The ruling yesterday marked the end of a legal battle between Tong Sang Lai and Canadian courts that started in 2011. Though his criminal ties prevent him from staying in the country, his wife and three children are allowed to remain in Vancouver.

In relative safety, one might add. For Tong Sang Lai will return to an island that, though it has changed drastically since his departure in 1996, still harbors plenty of people who have an axe to grind with the runaway crime boss.

When Tong Sang Lai first applied for permanent residence in February 1994 a Triad war was lighting up Macau. The conflict was his main reason for wanting to take his family and flee. It was also the reason things did not move as smooth as he had wished. All the fighting created newspaper headlines and authorities referred his application for enhanced criminal checks, after which he withdrew his application.

Despite his plans to move away from Macau, he apparently held enough sway among the troops. According to a Macau police document Tong Sang Lai was elected as “top leader” of the Shui Fong Triad in 1995. The Shui Fong Triad falls under the larger umbrella of the Wo On Lok Triad group and is involved in gambling, extortion, and prostitution. Tong Sang Lai has always denied being a Triad leader.

The war that was being fought under his reign was primarily about control of the VIP rooms at various Macau casinos. “Police believe on one side of the bloodshed was the Shui Fung, or Water Room gang, headed by Lai. On the other end the Macau branch of 14K, purportedly the second-largest triad in the world, headed by a notorious gangster known as Broken Tooth Koi,” The Canadian Press reported.

In 1996 Tong Sang Lai applied for residency in Canada at the nation’s consulate in Los Angeles, where, amazingly enough, his application was approved without a background check. He arrived in Vancouver on October 20 and moved into a 750,000 dollar luxury home in east Vancouver.

However, if he thought he would be safe in his posh new home, he was wrong. His archenemy Wan Kuok-koi, also known as Broken Tooth, leader of the 14K Triad which had been warring with Tong Sang Lai’s Shui Fong Triad, immediately contacted his associates in Canada and ordered them to hit his longtime foe.

In July 1997, Tong Sang Lai’s Vancouver home was the target of a drive-by shooting.

Interestingly, police caught the whole thing on wiretap. Broken Tooth’s phone was bugged when he asked a Vancouver 14K gangster whether his boss, Simon Kwok Chow, would take a HK$1 million contract to track down and murder Tong Sang Lai.

This in turn gave investigators enough cause to tap Tong Sang Lai’s phone as well. He was heard receiving briefings from Triad underlings on the war in Macau, which was proof of his ongoing role as Triad boss.
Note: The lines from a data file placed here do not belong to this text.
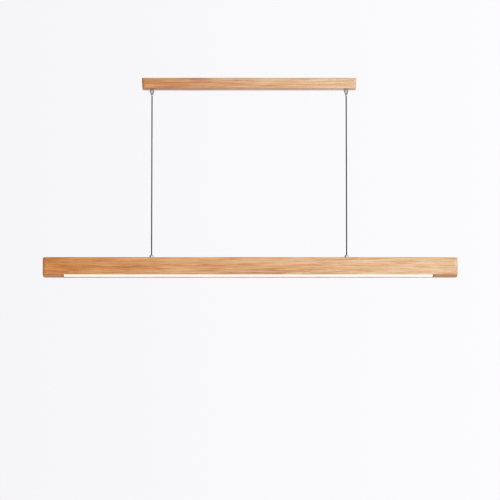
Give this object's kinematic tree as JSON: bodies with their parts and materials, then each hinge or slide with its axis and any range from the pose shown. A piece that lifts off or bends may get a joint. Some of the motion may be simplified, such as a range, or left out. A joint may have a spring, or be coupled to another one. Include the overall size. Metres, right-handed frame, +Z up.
{
  "type": "linear pendant lamp",
  "caption": "Wooden linear pendant lamp: a lit bar hung level on thin cables from a matching wooden ceiling canopy.",
  "frame": {"origin": "ceiling plane, at the middle of the canopy's fixing bracket", "axes": "+Z up to the ceiling, X along the lamp, -Y its front"},
  "size_m": [1.2, 0.06, 0.581],
  "materials": {
    "oak": "satin oiled",
    "oak_edge": "satin oiled",
    "chrome": "polished",
    "zinc_steel": "zinc plated",
    "spring_steel": "drawn wire",
    "brass": "turned",
    "aluminium": "satin anodised",
    "cable_sheath": "matte PVC",
    "white_lead": "matte PVC",
    "brown_lead": "matte PVC",
    "blue_lead": "matte PVC",
    "opal": "opal acrylic, lit",
    "white_board": "solder mask",
    "white_plastic": "moulded",
    "grey_plastic": "moulded",
    "black_plastic": "moulded"
  },
  "bodies": {
    "canopy": {"canopy_shell": "oak", "ceiling_bracket": "zinc_steel", "driver_case": "white_plastic", "driver_lid": "white_plastic", "terminal_block": "white_plastic", "mains_lead_live": "brown_lead", "mains_lead_neutral": "blue_lead", "output_lead_left": "white_lead", "output_lead_right": "white_lead", "left_canopy_screw": "chrome", "left_spare_cable": "cable_sheath", "left_cable_tie": "black_plastic", "left_cable_feed": "cable_sheath", "left_swivel_socket": "chrome", "left_socket_plug": "zinc_steel", "left_socket_washer": "zinc_steel", "left_socket_nut": "zinc_steel", "right_canopy_screw": "chrome", "right_spare_cable": "cable_sheath", "right_cable_tie": "black_plastic", "right_cable_feed": "cable_sheath", "right_swivel_socket": "chrome", "right_socket_plug": "zinc_steel", "right_socket_washer": "zinc_steel", "right_socket_nut": "zinc_steel"},
    "left_liner": {"left_swivel_liner": "grey_plastic"},
    "left_gripper": {"left_gripper": "chrome", "left_spring": "spring_steel", "left_gripped_cable": "cable_sheath"},
    "left_plunger": {"left_plunger": "chrome"},
    "left_drop": {"left_cable": "cable_sheath", "left_cable_stop": "brass"},
    "right_liner": {"right_swivel_liner": "grey_plastic"},
    "right_gripper": {"right_gripper": "chrome", "right_spring": "spring_steel", "right_gripped_cable": "cable_sheath"},
    "right_plunger": {"right_plunger": "chrome"},
    "right_drop": {"right_cable": "cable_sheath", "right_cable_stop": "brass"},
    "beam": {"beam": "oak", "led_channel": "aluminium", "diffuser": "opal", "front_led_strip": "white_board", "back_led_strip": "white_board", "channel_screw_1": "zinc_steel", "channel_screw_2": "zinc_steel", "channel_screw_3": "zinc_steel", "channel_screw_4": "zinc_steel", "left_end_cap": "oak_edge", "left_junction": "white_plastic", "left_ferrule": "chrome", "left_anchor_washer": "zinc_steel", "left_anchor_nut": "zinc_steel", "left_core_lead": "white_lead", "right_end_cap": "oak_edge", "right_junction": "white_plastic", "right_ferrule": "chrome", "right_anchor_washer": "zinc_steel", "right_anchor_nut": "zinc_steel", "right_core_lead": "white_lead"}
  },
  "joints": [
    {"name": "left_swing", "type": "hinge", "parent": "canopy", "child": "left_liner", "pos_m": [-0.2825, 0, -0.0278], "axis": [1, 0, 0], "range_deg": [-10, 10]},
    {"name": "left_sway", "type": "hinge", "parent": "left_liner", "child": "left_gripper", "pos_m": [-0.2825, 0, -0.0278], "axis": [0, 1, 0], "range_deg": [-8, 8]},
    {"name": "left_release", "type": "slide", "parent": "left_gripper", "child": "left_plunger", "axis": [0, 0, 1], "range_m": [0, 0.002], "stiffness_N_per_m": 300, "springref_m": -0.003, "deforming": ["left_spring"]},
    {"name": "left_height", "type": "slide", "parent": "left_gripper", "child": "left_drop", "axis": [0, 0, 1], "range_m": [-0.5, 0.3], "deforming": ["left_cable"]},
    {"name": "right_swing", "type": "hinge", "parent": "canopy", "child": "right_liner", "pos_m": [0.2825, 0, -0.0278], "axis": [1, 0, 0], "range_deg": [-10, 10]},
    {"name": "right_sway", "type": "hinge", "parent": "right_liner", "child": "right_gripper", "pos_m": [0.2825, 0, -0.0278], "axis": [0, 1, 0], "range_deg": [-8, 8]},
    {"name": "right_release", "type": "slide", "parent": "right_gripper", "child": "right_plunger", "axis": [0, 0, 1], "range_m": [0, 0.002], "stiffness_N_per_m": 300, "springref_m": -0.003, "deforming": ["right_spring"]},
    {"name": "right_height", "type": "slide", "parent": "right_gripper", "child": "right_drop", "axis": [0, 0, 1], "range_m": [-0.5, 0.3], "deforming": ["right_cable"]},
    {"name": "beam_level", "type": "hinge", "parent": "left_drop", "child": "beam", "pos_m": [-0.2825, 0, -0.526], "axis": [0, 1, 0], "range_deg": [-8, 8]}
  ],
  "couplings": [
    {"joint": "right_swing", "follows": "left_swing", "ratio": 1},
    {"joint": "right_sway", "follows": "left_sway", "ratio": 1},
    {"joint": "beam_level", "follows": "left_sway", "ratio": -1},
    {"joint": "right_height", "follows": "left_height", "ratio": 1}
  ]
}
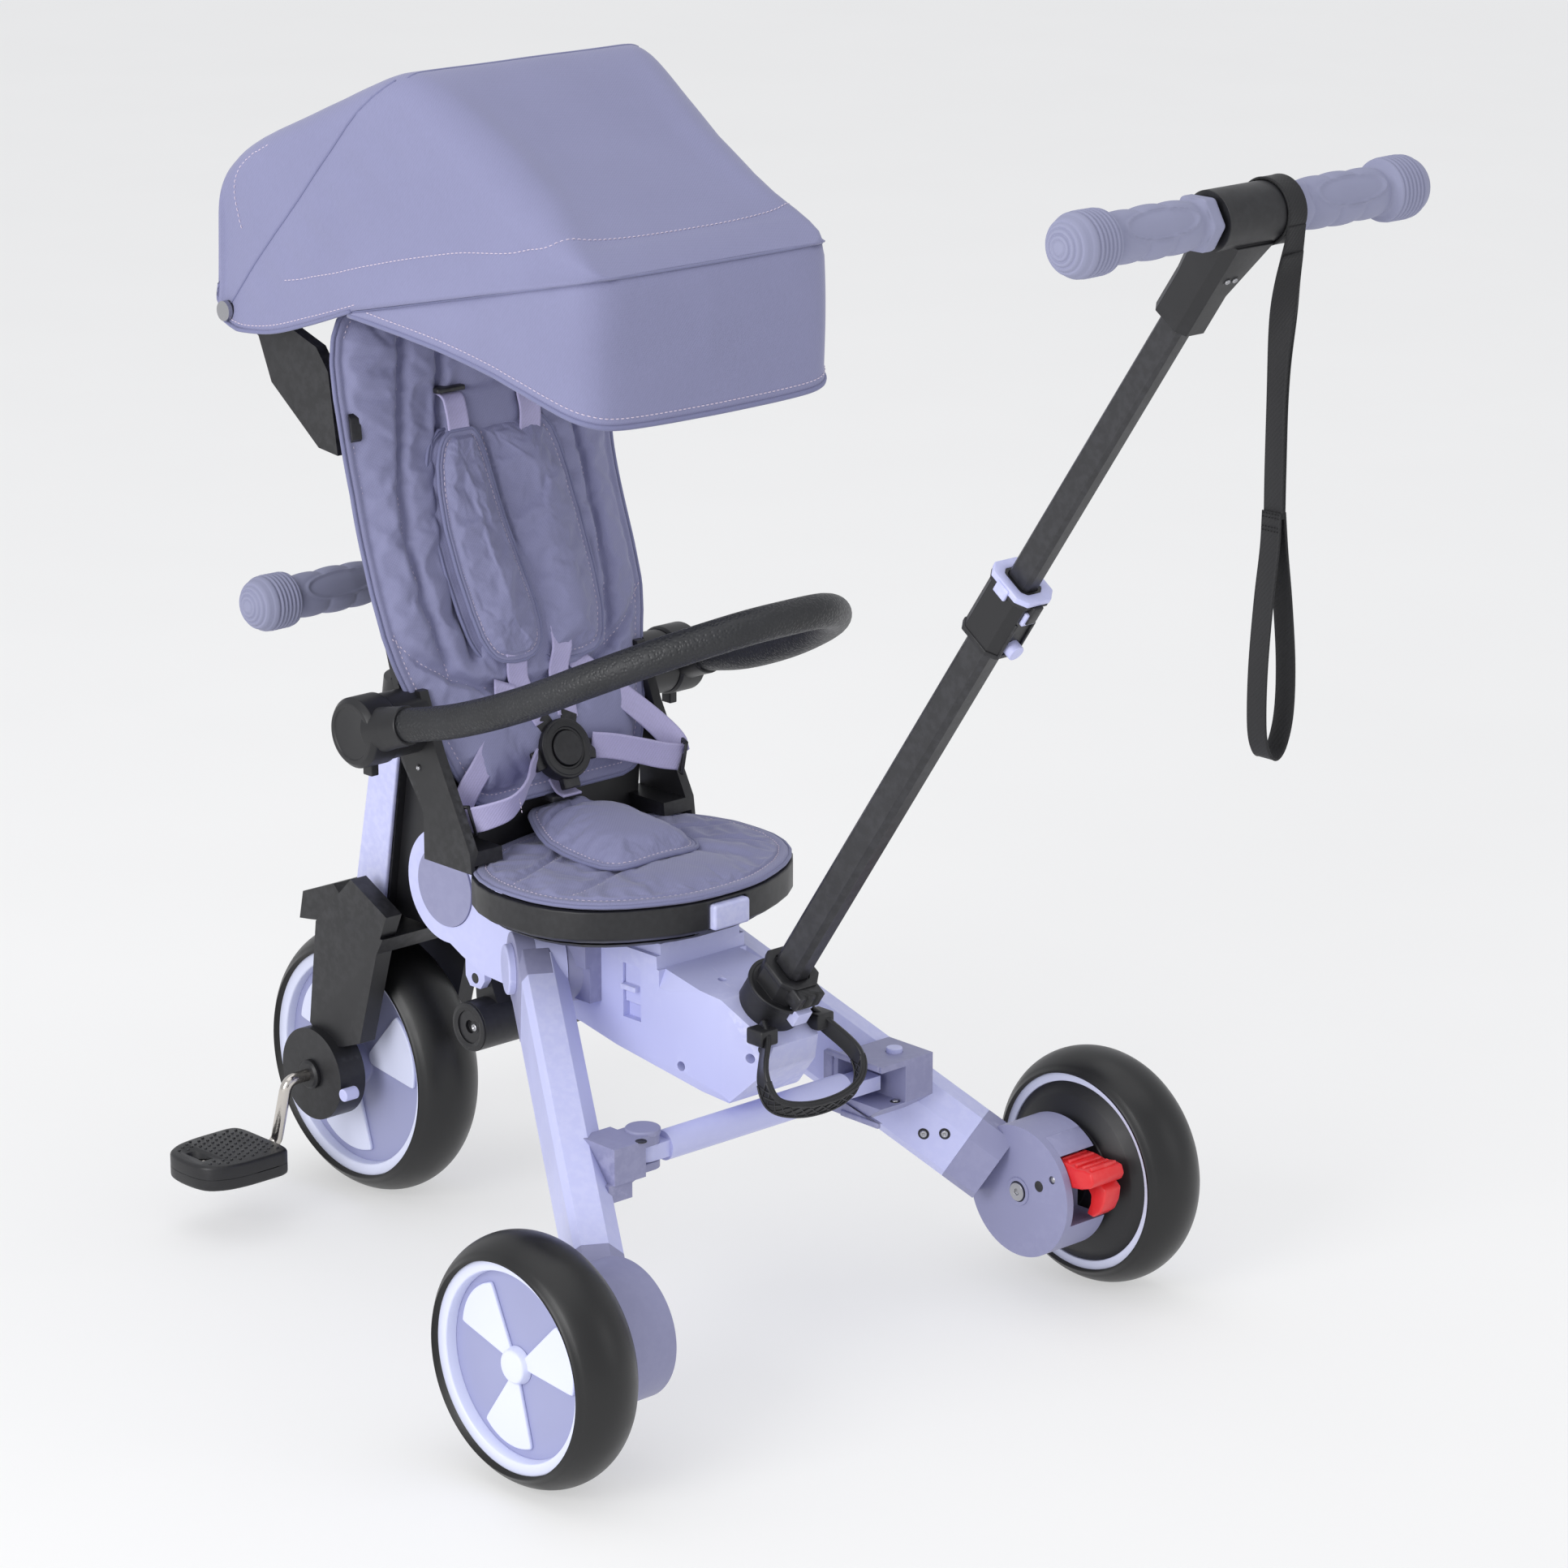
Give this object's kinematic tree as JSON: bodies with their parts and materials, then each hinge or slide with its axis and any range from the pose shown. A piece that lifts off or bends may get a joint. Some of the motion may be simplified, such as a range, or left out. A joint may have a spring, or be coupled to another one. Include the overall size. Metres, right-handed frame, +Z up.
{
  "type": "children's tricycle",
  "caption": "Folding children's tricycle with telescoping parent push bar, swivelling padded seat, harness, bumper bar, sun canopy, pedals and footrest.",
  "frame": {"origin": "middle of the footprint box, on the floor", "axes": "+X forward to the front wheel, +Y to the rider's left when facing forward, +Z up"},
  "size_m": [1.0151, 0.6056, 0.9085],
  "materials": {
    "lilac_plastic": "satin",
    "grey_lilac_plastic": "satin",
    "black_plastic": "satin",
    "wheel_plastic": "satin",
    "tyre": "satin",
    "steel": "brushed",
    "chrome": "polished",
    "red_plastic": "satin",
    "black_tube": "satin",
    "fabric": "woven",
    "webbing_lilac": "woven",
    "webbing_black": "woven",
    "grip_rubber": "matte",
    "foam_black": "pebbled"
  },
  "bodies": {
    "frame": {"body_shell_left": "lilac_plastic", "body_shell_right": "lilac_plastic", "joint_caps": "grey_lilac_plastic", "leg_brackets": "grey_lilac_plastic", "pins_and_screws": "steel", "pull_strap": "webbing_black", "brake_cable": "black_plastic"},
    "slider": {"fold_slider": "lilac_plastic"},
    "footrest": {"footrest": "black_plastic"},
    "left_leg": {"leg_beam_left": "lilac_plastic", "wheel_housing_left": "grey_lilac_plastic", "rear_axle_left": "steel", "crossbar_bracket": "grey_lilac_plastic"},
    "right_leg": {"leg_beam_right": "lilac_plastic", "wheel_housing_right": "grey_lilac_plastic", "rear_axle_right": "steel", "latch_bracket": "grey_lilac_plastic"},
    "crossbar": {"crossbar": "lilac_plastic"},
    "latch_button": {"latch_button": "lilac_plastic"},
    "brake": {"brake_pedal": "red_plastic"},
    "left_wheel": {"tyre_rear_left": "tyre", "rim_rear_left": "wheel_plastic"},
    "right_wheel": {"tyre_rear_right": "tyre", "rim_rear_right": "wheel_plastic"},
    "front_frame": {"front_frame": "black_plastic", "front_frame_trim": "lilac_plastic"},
    "steering": {"fork": "black_plastic", "steering_column": "black_tube", "handlebar_grips": "grip_rubber"},
    "front_wheel": {"tyre_front": "tyre", "rim_front": "wheel_plastic"},
    "crank": {"crank": "chrome"},
    "left_pedal": {"pedal_left": "black_plastic"},
    "right_pedal": {"pedal_right": "black_plastic"},
    "clutch_button": {"clutch_button": "lilac_plastic"},
    "seat": {"seat_base": "black_plastic", "seat_pad": "fabric", "seat_back": "black_plastic", "back_pad": "fabric", "harness_pads": "fabric", "harness_straps": "webbing_lilac", "buckle": "black_plastic", "canopy_arms": "black_plastic"},
    "seat_button": {"seat_button": "lilac_plastic"},
    "buckle_button": {"buckle_button": "black_plastic"},
    "bumper": {"bumper_bar": "foam_black"},
    "lever_left": {"bumper_lever_left": "black_plastic"},
    "lever_right": {"bumper_lever_right": "black_plastic"},
    "canopy": {"canopy_bows": "steel", "canopy_fabric": "fabric", "canopy_visor": "fabric"},
    "push_bar": {"pushbar_socket": "black_plastic", "pushbar_lower_tube": "black_tube", "pushbar_clamp": "black_plastic"},
    "socket_button": {"socket_button": "lilac_plastic"},
    "clamp_button": {"clamp_button": "lilac_plastic"},
    "push_handle": {"pushbar_upper_tube": "black_tube", "pushbar_head": "black_plastic", "pushbar_grips": "grip_rubber", "wrist_strap": "webbing_black"}
  },
  "joints": [
    {"name": "fold_slider_slide", "type": "slide", "parent": "frame", "child": "slider", "axis": [0, 0, 1], "range_m": [-0.009, 0]},
    {"name": "footrest_fold", "type": "hinge", "parent": "frame", "child": "footrest", "pos_m": [0.22295, 0, 0.224], "axis": [0, 1, 0], "range_deg": [0, 35]},
    {"name": "left_leg_fold", "type": "hinge", "parent": "frame", "child": "left_leg", "pos_m": [0.12295, 0.0661, 0.2627], "axis": [0.503, 0.8643, 0], "range_deg": [-42, 0]},
    {"name": "right_leg_fold", "type": "hinge", "parent": "frame", "child": "right_leg", "pos_m": [0.12295, -0.0661, 0.2627], "axis": [-0.503, 0.8643, 0], "range_deg": [-42, 0]},
    {"name": "crossbar_swing", "type": "hinge", "parent": "left_leg", "child": "crossbar", "pos_m": [-0.03505, 0.104, 0.175], "axis": [0, 0, 1], "range_deg": [-80, 0]},
    {"name": "latch_button_press", "type": "slide", "parent": "right_leg", "child": "latch_button", "axis": [0, 0, -1], "range_m": [0, 0.003], "stiffness_N_per_m": 300, "springref_m": -0.001},
    {"name": "brake_press", "type": "hinge", "parent": "right_leg", "child": "brake", "pos_m": [-0.15105, -0.214, 0.108], "axis": [0, -1, 0], "range_deg": [0, 14]},
    {"name": "left_wheel_spin", "type": "hinge", "parent": "left_leg", "child": "left_wheel", "pos_m": [-0.11705, 0.2751, 0.09], "axis": [0, 1, 0], "continuous": true},
    {"name": "right_wheel_spin", "type": "hinge", "parent": "right_leg", "child": "right_wheel", "pos_m": [-0.11705, -0.2751, 0.09], "axis": [0, 1, 0], "continuous": true},
    {"name": "front_fold", "type": "hinge", "parent": "frame", "child": "front_frame", "pos_m": [0.25195, 0, 0.29], "axis": [0, 1, 0], "range_deg": [0, 50]},
    {"name": "steer", "type": "hinge", "parent": "front_frame", "child": "steering", "pos_m": [0.32995, 0, 0.51], "axis": [-0.1737, 0, 0.9848], "range_deg": [-18, 18]},
    {"name": "push_steer", "type": "hinge", "parent": "frame", "child": "push_bar", "pos_m": [-0.05545, 0, 0.265], "axis": [-0.5678, 0, 0.8231], "range_deg": [-18, 18]},
    {"name": "front_wheel_spin", "type": "hinge", "parent": "steering", "child": "front_wheel", "pos_m": [0.40115, 0, 0.1064], "axis": [0, 1, 0], "continuous": true},
    {"name": "crank_spin", "type": "hinge", "parent": "steering", "child": "crank", "pos_m": [0.40115, 0, 0.1064], "axis": [0, 1, 0], "continuous": true},
    {"name": "left_pedal_spin", "type": "hinge", "parent": "crank", "child": "left_pedal", "pos_m": [0.40995, 0.14, 0.053], "axis": [0, 1, 0], "continuous": true},
    {"name": "right_pedal_spin", "type": "hinge", "parent": "crank", "child": "right_pedal", "pos_m": [0.39235, -0.14, 0.1598], "axis": [0, 1, 0], "continuous": true},
    {"name": "clutch_button_press", "type": "slide", "parent": "steering", "child": "clutch_button", "axis": [0, -1, 0], "range_m": [0, 0.003], "stiffness_N_per_m": 300, "springref_m": -0.001},
    {"name": "seat_swivel", "type": "hinge", "parent": "frame", "child": "seat", "pos_m": [0.08795, 0, 0.3], "axis": [0, 0, 1], "range_deg": [0, 180]},
    {"name": "seat_button_press", "type": "slide", "parent": "seat", "child": "seat_button", "axis": [1, 0, 0], "range_m": [0, 0.003], "stiffness_N_per_m": 300, "springref_m": -0.001},
    {"name": "buckle_button_press", "type": "slide", "parent": "seat", "child": "buckle_button", "axis": [0.9326, 0, -0.361], "range_m": [0, 0.002], "stiffness_N_per_m": 300, "springref_m": -0.001},
    {"name": "bumper_lift", "type": "hinge", "parent": "seat", "child": "bumper", "pos_m": [0.21395, 0, 0.438], "axis": [0, 1, 0], "range_deg": [0, 28]},
    {"name": "left_lever_press", "type": "slide", "parent": "bumper", "child": "lever_left", "axis": [0, 0, 1], "range_m": [0, 0.003], "stiffness_N_per_m": 300, "springref_m": -0.001},
    {"name": "right_lever_press", "type": "slide", "parent": "bumper", "child": "lever_right", "axis": [0, 0, 1], "range_m": [0, 0.003], "stiffness_N_per_m": 300, "springref_m": -0.001},
    {"name": "canopy_tilt", "type": "hinge", "parent": "seat", "child": "canopy", "pos_m": [0.37695, 0, 0.719], "axis": [0, 1, 0], "range_deg": [0, 40]},
    {"name": "push_extend", "type": "slide", "parent": "push_bar", "child": "push_handle", "axis": [-0.5678, 0, 0.8231], "range_m": [-0.18, 0]},
    {"name": "socket_button_press", "type": "slide", "parent": "push_bar", "child": "socket_button", "axis": [0.8231, 0, 0.5678], "range_m": [0, 0.003], "stiffness_N_per_m": 300, "springref_m": -0.001},
    {"name": "clamp_button_press", "type": "slide", "parent": "push_bar", "child": "clamp_button", "axis": [0.8231, 0, 0.5678], "range_m": [0, 0.002], "stiffness_N_per_m": 300, "springref_m": -0.001}
  ],
  "couplings": [
    {"joint": "right_leg_fold", "follows": "left_leg_fold", "ratio": 1},
    {"joint": "crossbar_swing", "follows": "left_leg_fold", "ratio": 1.9048},
    {"joint": "push_steer", "follows": "steer", "ratio": 1},
    {"joint": "crank_spin", "follows": "front_wheel_spin", "ratio": 1}
  ]
}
Tong Sang Lai survived the drive-by shooting and would remain in Vancouver for seventeen more years. Now he faces deportation. Whether he will survive as long in Macau as he did in Canada is anyone’s guess, but it is certain he will not be relaxing at the local casinos anytime soon.

Especially considering the fact that his arch nemesis Broken Tooth was released from prison in December 2012 and is free to roam Macau just as he was back during their wartime days.